E.U. validate antibody test

Besides the efforts to find an effective way to prevent SARS-CoV-2 infections or treat COVID-19, the disease that the virus causes, scientists have also been hard at work on something else.

Around the world, researchers have been looking for accurate, safe, and effective methods of screening people for antibodies to the new coronavirus — a marker signifying that they have overcome a SARS-CoV-2 infection.

Antibodies might also show who has acquired a degree of immunity to the virus, however temporary, although the World Health Organization (WHO) caution that there is “no evidence that people who have recovered from COVID-19 and have antibodies are protected from a second infection.”

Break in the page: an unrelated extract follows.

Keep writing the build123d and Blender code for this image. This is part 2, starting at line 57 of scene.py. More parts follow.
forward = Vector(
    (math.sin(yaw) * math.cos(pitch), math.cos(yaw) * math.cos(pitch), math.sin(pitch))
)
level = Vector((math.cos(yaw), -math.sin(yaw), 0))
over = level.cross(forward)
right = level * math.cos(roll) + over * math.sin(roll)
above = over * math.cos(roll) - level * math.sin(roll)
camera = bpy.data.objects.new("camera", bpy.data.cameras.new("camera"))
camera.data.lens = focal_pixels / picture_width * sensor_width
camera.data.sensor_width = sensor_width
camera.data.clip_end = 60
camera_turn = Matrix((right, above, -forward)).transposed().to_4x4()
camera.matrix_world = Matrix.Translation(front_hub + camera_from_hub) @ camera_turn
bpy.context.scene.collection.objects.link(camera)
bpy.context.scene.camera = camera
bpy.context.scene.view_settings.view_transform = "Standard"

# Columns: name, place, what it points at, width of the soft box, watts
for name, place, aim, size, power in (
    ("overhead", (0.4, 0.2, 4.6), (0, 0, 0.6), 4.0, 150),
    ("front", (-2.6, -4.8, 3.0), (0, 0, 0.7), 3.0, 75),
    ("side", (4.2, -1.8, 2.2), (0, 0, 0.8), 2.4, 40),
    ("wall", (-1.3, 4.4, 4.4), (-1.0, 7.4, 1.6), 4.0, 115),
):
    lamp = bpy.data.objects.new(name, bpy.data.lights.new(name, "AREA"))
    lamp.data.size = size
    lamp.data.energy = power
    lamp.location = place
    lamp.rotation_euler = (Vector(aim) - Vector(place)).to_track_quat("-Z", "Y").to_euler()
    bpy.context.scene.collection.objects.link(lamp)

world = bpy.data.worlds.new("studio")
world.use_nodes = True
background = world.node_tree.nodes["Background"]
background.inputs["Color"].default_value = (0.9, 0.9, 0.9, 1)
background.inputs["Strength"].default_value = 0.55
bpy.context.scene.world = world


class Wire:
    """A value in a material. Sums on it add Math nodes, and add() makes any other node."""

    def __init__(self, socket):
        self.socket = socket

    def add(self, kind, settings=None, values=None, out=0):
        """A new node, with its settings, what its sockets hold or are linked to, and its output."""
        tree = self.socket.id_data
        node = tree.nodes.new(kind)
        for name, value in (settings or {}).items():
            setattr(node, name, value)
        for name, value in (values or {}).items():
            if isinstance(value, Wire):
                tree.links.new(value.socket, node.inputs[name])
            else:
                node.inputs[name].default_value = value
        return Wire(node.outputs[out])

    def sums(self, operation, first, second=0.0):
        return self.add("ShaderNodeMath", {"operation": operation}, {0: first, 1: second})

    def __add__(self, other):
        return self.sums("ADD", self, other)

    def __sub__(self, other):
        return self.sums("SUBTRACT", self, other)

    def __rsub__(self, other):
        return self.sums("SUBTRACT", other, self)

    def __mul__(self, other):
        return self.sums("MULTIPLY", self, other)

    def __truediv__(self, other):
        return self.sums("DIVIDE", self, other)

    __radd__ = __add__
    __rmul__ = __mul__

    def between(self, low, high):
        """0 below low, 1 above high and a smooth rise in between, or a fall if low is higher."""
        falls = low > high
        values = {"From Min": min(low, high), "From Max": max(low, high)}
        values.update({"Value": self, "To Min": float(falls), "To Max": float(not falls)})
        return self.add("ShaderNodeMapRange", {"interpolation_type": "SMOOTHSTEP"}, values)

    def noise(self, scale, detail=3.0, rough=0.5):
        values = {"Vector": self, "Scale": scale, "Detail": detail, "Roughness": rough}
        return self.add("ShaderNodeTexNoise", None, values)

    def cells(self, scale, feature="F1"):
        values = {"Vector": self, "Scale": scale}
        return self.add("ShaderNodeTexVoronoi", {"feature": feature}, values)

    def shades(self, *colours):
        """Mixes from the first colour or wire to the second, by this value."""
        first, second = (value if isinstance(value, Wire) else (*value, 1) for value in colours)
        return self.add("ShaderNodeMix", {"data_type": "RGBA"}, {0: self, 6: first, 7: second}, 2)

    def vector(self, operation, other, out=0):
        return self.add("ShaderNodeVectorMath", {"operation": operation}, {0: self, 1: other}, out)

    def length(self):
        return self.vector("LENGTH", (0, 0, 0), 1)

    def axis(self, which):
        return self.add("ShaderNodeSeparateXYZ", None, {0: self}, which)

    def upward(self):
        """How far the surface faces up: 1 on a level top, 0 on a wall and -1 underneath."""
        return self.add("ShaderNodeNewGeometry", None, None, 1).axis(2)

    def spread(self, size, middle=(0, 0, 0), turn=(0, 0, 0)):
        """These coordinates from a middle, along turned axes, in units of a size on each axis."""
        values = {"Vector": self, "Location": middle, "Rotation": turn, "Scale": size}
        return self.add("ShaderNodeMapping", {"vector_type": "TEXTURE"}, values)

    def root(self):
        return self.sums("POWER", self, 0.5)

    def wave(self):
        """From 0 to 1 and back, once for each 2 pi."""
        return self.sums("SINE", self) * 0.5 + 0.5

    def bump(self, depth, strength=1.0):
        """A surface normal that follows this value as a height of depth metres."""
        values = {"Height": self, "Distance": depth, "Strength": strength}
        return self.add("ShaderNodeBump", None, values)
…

Still, a safe and accurate antibody test that is widely available could help decision-makers better understand the dynamics of the viral spread and the state of the outbreak at a particular time in a particular place. This information could help authorities gradually lift lockdown measures or restrictions, where possible.

It seems as though such a test may soon be reaching at least some countries in Europe. According to recent reports, the European Union (E.U.) have now certified an antibody test produced by Abbott Laboratories as safe to use.

The test screens for the presence of the IgG antibody, which emerges as an infection is waning and remains present for some time after it has cleared.

According to the manufacturer, this antibody test has “demonstrated specificity and sensitivity of greater than 99% 14 days or more after symptoms started.”

As laboratories in the U.K. already possess a significant number of machines that would allow them to run this antibody test, Abbott are now negotiating to provide tests to this country.

All data and statistics are based on publicly available data at the time of initial publication; 4/30/2020. Some information may be out of date.